Wednesday, March 30, 2011

Love Sucks!

Well...I'm right back where I started. It's difficult to say how I came to revisit this thing called loneliness. I'm still twisted over the reasons - but who wouldn't be? I honestly thought I was in a reciprocating loving, honest relationship. I didn't see it coming, and it knocked me down hard. I'm struggling to get back up and brush myself off.

I guess I love too much, too hard and evidently too soon. Why do I always end up getting hurt? Why do I have to suffer because I choose to live my life with passion? It's what happens when you're an 'all or nothing' kind of person.

I'm taking a hiatus from dating, love and relationships. I just can't take the bullshit and lies anymore. My heart needs to heal. I was so ready for love too. I knew exactly where I was in my life and so sure of what I wanted. I thought I had found my match. My companion.

Why is it when this happens, we question ourselves? We try introspection and reflection to see if we did something wrong? I didn't though. I love him for him. I never asked him to be anything except himself. And how do you go from laughter and such great times to a break-up?

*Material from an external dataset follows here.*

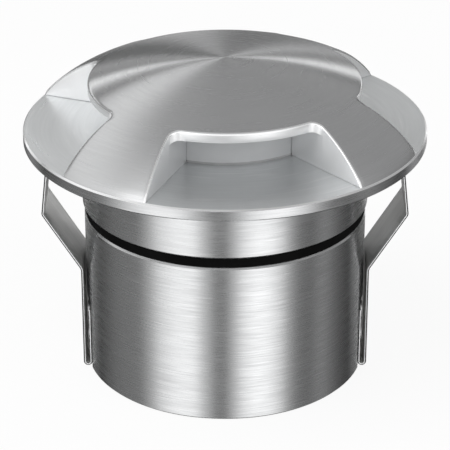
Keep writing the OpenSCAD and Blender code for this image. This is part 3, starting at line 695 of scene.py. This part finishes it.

Problem is, he has no fucking clue as to where he is in his life. Not even divorced and questionable as to going back to the wifey at this point. I know, I know. Rule #1 - never ever date a man that's still married. Separation means nothing. After a lifetime of memories, he's clueless about what he wants and likely you're going to be the rebound. Ding, Ding, Ding. I knew it too. I called it. But oh how he laid it on me - so reassuring. So convincing that I was what he'd been looking for his whole life. Yep - it makes me a schmuck! A sucker! A dumb-ass! Why do fools fall in love? (clearly rhetorical)

Oh sure - I can hear it now. I told you so. Figures you go to blaming him because Captain Obvious, wasn't obvious enough. Women. We always take all these little signs and gestures to heart and interpret them into our own little sordid meanings. Let me tell you this - I didn't misinterpret a damn thing. I know what I was told. I know how I felt. It was obvious to even the people that love me the most, that he was crazy in love with me. And we were completely honest with each other, on every level. My policy, of course. I have to be honest with myself and I wanted to have an honest relationship.

It wasn't just sex. Don't get me wrong - that was great. But it takes two to tango and we were lucky to have that much chemistry. This wasn't a relationship founded on sex, though. I fell in love with his writing. Our conversations grew into an incredible friendship. We enjoyed each other's company immensely. It was easy and fun. He got me and I got him. We didn't even have sex for nearly 3 months into dating. WTH is that?!! And I'm always running on insatiable. But I wanted to do this differently. I wanted it to be meaningful and I wanted to respect myself and see if things could truly blossom into something genuine. No it wasn't an experiment. Somehow, the way everything fell into place was just how it happened. He was a gentleman and I am a lady. He treated me like a princess and held me in high regard.

Then one fine day, out of nowhere I could sense a disconnect. Something was odd in the way he was acting, the way he looked at me, even the things he was saying. So I asked. And in a phone conversation (primarily because I pressed the issue, once I knew there was one) he broke up with me. I didn't think it was real. So I told him I needed closure and he owed it to me to talk to me face to face. He never swayed. It was over. Just like that, with no warning, this beautiful love he had for me had ended.

I wasn't going to grovel. I wasn't going to beg. I have dignity. I have too much respect for me. So eventually I agreed it was what was best. My heart won't let it go. And it's been painful to get away from the mere thought of him or a memory. I'm trying to distract myself. Nothing's working yet. Ugh!! Love sucks!